Below this line is a set of entries; quote exactly the lines from the line that contains "obj.matrix_world = Matrix.Identity(4)" to the line that contains "BAND_HALF_ROOM = 0.25", both lines included.

*** DATA IN THIS EXERCISE

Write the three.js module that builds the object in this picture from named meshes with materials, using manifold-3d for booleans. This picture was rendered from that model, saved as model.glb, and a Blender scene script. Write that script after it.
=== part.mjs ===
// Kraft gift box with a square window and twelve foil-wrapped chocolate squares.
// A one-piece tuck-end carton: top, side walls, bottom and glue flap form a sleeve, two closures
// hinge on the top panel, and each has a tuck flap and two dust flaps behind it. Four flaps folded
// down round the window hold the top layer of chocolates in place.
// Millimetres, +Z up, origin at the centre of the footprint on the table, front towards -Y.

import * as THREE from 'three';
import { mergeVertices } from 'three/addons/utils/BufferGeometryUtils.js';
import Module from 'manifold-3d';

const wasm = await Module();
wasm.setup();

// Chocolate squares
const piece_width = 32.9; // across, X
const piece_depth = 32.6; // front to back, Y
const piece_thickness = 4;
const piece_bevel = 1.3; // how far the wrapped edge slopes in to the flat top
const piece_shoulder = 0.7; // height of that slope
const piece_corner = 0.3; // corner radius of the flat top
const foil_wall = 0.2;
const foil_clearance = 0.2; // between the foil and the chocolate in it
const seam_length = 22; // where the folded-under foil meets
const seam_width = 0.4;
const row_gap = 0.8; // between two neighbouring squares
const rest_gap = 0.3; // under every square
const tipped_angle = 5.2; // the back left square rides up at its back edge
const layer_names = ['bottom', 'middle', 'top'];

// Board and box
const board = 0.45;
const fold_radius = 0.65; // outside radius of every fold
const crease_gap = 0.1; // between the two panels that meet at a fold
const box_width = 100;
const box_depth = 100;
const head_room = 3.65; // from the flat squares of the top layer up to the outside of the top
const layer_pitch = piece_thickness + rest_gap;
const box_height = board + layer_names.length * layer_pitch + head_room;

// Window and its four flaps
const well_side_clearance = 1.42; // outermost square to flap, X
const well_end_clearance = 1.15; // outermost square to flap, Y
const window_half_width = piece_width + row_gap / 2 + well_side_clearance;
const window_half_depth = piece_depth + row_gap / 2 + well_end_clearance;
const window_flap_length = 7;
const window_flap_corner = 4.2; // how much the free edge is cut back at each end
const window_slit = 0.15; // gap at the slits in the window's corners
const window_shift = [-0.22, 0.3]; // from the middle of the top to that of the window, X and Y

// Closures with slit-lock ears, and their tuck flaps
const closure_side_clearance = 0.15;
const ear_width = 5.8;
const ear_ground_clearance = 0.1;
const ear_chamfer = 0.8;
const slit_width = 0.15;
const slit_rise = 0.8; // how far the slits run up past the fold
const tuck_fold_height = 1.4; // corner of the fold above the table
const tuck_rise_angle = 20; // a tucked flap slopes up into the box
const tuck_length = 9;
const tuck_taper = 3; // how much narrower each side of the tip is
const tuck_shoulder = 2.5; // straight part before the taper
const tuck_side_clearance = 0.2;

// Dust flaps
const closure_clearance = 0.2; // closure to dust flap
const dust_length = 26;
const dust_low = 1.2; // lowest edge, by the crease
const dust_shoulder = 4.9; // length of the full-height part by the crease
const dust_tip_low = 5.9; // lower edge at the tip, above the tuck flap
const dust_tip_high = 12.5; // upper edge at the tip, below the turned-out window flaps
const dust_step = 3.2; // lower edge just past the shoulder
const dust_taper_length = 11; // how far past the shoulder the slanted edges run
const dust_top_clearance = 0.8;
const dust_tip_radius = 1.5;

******
*** DATA IN THIS EXERCISE

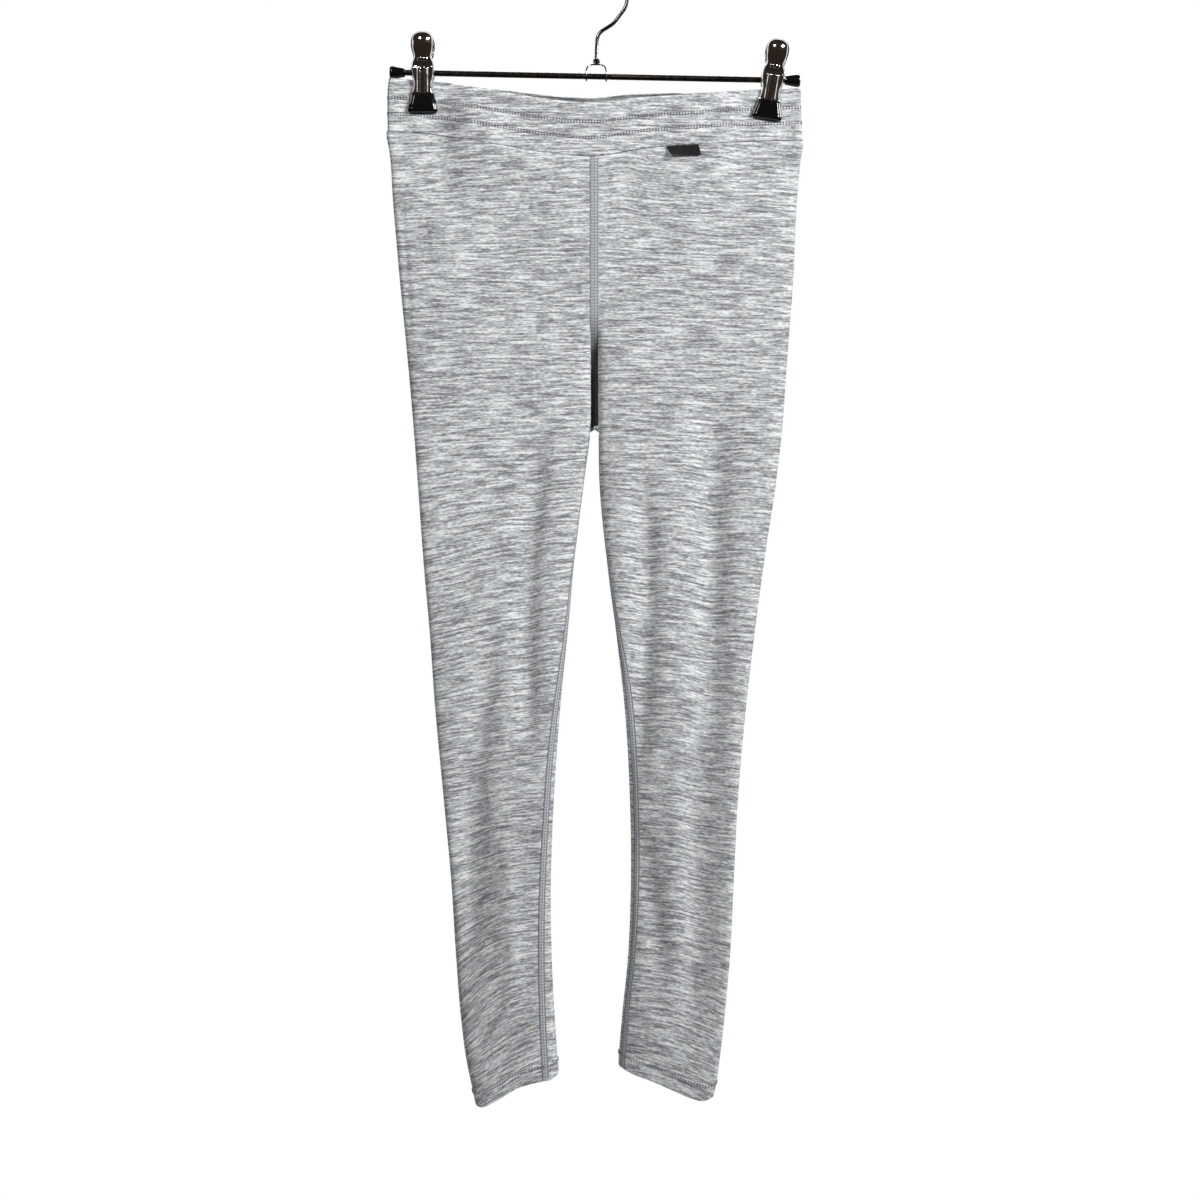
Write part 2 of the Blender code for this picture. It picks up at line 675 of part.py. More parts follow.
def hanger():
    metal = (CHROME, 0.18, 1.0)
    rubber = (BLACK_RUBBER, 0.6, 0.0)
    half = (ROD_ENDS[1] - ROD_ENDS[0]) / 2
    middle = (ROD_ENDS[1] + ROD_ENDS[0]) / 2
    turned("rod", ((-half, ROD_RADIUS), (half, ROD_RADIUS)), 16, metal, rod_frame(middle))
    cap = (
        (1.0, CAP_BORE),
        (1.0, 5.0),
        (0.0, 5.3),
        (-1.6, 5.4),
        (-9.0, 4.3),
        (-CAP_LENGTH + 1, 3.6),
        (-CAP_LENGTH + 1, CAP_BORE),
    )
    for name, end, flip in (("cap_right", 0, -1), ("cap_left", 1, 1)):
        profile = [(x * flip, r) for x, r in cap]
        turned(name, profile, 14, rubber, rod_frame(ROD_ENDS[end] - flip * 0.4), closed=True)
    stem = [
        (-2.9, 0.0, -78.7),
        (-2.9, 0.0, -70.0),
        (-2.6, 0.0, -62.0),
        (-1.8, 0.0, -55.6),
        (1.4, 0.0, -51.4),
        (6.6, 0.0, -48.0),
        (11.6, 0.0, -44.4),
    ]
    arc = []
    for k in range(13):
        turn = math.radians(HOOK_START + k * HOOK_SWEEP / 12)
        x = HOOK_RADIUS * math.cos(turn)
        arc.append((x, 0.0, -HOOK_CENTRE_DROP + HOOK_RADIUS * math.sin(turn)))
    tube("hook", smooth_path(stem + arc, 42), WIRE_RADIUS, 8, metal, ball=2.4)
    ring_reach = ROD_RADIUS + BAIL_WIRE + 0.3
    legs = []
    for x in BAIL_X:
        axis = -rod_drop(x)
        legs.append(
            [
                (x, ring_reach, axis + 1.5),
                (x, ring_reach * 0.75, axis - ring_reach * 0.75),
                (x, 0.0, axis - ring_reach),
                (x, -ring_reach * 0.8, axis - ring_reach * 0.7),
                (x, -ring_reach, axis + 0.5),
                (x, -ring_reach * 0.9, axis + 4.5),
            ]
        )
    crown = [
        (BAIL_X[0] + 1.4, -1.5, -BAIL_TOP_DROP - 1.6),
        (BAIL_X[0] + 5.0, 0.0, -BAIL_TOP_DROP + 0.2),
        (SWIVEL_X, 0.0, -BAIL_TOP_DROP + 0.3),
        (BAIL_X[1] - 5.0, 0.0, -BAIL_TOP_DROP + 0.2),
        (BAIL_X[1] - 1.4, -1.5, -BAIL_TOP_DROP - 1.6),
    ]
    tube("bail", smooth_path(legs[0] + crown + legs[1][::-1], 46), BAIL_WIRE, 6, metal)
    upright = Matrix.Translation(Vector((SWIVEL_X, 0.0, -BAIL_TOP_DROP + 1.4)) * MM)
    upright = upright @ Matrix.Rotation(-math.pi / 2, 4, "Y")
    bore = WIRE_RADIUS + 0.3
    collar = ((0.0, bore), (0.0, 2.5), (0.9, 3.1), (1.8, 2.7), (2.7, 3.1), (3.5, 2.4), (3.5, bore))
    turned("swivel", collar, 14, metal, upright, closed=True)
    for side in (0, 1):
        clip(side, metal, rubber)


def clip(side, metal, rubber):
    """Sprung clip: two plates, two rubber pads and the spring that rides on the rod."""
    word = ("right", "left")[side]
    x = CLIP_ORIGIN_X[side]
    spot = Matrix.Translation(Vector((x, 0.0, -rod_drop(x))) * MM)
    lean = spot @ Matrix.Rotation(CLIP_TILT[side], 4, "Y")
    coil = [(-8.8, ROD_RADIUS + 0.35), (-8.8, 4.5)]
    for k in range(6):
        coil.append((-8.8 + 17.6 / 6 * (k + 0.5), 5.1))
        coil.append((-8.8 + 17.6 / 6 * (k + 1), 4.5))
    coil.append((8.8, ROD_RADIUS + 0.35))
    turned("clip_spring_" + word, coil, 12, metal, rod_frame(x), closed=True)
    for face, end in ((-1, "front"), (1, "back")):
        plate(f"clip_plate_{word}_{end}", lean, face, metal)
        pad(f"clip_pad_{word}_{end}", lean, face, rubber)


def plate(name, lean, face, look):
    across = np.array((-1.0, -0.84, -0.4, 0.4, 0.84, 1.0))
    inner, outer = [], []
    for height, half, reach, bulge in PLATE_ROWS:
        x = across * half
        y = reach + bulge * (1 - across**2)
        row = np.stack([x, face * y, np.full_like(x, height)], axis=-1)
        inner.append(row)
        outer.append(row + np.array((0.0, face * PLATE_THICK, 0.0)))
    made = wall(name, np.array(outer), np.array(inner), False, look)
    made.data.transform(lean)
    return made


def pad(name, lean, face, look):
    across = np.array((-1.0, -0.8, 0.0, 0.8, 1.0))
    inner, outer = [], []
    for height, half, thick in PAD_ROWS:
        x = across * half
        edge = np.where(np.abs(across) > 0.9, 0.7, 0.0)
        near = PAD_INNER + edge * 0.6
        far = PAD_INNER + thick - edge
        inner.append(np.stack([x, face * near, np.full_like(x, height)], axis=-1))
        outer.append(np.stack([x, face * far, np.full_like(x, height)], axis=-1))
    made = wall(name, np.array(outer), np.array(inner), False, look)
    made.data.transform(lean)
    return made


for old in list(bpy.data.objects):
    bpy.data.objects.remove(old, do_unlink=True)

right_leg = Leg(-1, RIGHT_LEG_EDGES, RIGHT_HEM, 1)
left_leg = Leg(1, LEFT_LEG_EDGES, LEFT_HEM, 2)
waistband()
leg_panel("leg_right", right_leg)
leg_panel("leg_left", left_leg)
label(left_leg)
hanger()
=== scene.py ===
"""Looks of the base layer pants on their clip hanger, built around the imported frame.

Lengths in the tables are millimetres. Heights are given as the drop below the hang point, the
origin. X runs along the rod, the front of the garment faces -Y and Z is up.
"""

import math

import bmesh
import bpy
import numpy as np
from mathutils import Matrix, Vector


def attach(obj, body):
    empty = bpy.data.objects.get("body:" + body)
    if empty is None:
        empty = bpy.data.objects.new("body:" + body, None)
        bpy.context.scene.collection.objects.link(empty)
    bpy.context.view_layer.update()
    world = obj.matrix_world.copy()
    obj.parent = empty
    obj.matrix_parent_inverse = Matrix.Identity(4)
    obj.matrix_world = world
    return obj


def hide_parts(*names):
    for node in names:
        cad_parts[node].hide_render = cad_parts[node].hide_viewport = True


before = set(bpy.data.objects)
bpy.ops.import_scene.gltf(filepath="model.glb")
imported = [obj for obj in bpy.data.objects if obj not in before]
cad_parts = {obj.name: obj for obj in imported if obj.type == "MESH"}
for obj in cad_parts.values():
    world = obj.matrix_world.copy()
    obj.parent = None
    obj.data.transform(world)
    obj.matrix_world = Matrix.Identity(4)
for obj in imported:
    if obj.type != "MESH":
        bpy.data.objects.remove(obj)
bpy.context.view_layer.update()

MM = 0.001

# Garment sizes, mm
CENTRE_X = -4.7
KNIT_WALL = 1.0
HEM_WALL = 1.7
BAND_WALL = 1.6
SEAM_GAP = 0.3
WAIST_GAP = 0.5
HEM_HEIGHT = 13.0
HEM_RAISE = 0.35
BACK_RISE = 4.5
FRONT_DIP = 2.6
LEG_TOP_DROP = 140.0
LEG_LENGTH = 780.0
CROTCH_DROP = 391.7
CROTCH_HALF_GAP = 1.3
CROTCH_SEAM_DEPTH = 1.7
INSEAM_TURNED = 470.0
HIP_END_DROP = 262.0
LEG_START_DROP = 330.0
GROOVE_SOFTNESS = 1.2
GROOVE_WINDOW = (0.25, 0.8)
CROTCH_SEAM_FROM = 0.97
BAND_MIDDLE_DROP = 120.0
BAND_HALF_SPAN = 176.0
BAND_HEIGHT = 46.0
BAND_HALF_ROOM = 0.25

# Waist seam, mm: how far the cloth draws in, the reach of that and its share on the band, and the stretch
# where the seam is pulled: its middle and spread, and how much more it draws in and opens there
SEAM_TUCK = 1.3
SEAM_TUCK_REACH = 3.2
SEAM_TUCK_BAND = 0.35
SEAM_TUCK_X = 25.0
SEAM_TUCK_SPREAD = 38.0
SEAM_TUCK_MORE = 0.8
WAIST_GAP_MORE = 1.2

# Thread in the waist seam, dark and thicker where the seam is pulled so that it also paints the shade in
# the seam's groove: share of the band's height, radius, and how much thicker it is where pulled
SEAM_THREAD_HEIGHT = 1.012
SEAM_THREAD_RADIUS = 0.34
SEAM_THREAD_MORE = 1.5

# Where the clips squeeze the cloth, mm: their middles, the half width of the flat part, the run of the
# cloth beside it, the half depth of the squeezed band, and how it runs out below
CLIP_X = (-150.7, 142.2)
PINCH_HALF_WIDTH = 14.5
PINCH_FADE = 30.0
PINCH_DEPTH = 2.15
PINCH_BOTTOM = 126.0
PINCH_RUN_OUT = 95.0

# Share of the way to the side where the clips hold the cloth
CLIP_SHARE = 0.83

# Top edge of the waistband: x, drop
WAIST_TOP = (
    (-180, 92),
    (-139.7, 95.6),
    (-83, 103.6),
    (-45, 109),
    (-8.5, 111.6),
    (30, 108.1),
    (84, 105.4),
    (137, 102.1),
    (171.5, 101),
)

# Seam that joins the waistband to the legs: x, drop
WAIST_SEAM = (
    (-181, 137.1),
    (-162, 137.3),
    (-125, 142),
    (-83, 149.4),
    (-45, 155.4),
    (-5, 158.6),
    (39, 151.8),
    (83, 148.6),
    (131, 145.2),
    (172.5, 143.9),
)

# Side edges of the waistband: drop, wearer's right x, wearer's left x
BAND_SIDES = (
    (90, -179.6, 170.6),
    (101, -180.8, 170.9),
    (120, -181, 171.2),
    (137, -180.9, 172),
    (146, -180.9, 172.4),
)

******

# [ANSWER TO THE EXERCISE]
    obj.matrix_world = Matrix.Identity(4)
for obj in imported:
    if obj.type != "MESH":
        bpy.data.objects.remove(obj)
bpy.context.view_layer.update()

MM = 0.001

# Garment sizes, mm
CENTRE_X = -4.7
KNIT_WALL = 1.0
HEM_WALL = 1.7
BAND_WALL = 1.6
SEAM_GAP = 0.3
WAIST_GAP = 0.5
HEM_HEIGHT = 13.0
HEM_RAISE = 0.35
BACK_RISE = 4.5
FRONT_DIP = 2.6
LEG_TOP_DROP = 140.0
LEG_LENGTH = 780.0
CROTCH_DROP = 391.7
CROTCH_HALF_GAP = 1.3
CROTCH_SEAM_DEPTH = 1.7
INSEAM_TURNED = 470.0
HIP_END_DROP = 262.0
LEG_START_DROP = 330.0
GROOVE_SOFTNESS = 1.2
GROOVE_WINDOW = (0.25, 0.8)
CROTCH_SEAM_FROM = 0.97
BAND_MIDDLE_DROP = 120.0
BAND_HALF_SPAN = 176.0
BAND_HEIGHT = 46.0
BAND_HALF_ROOM = 0.25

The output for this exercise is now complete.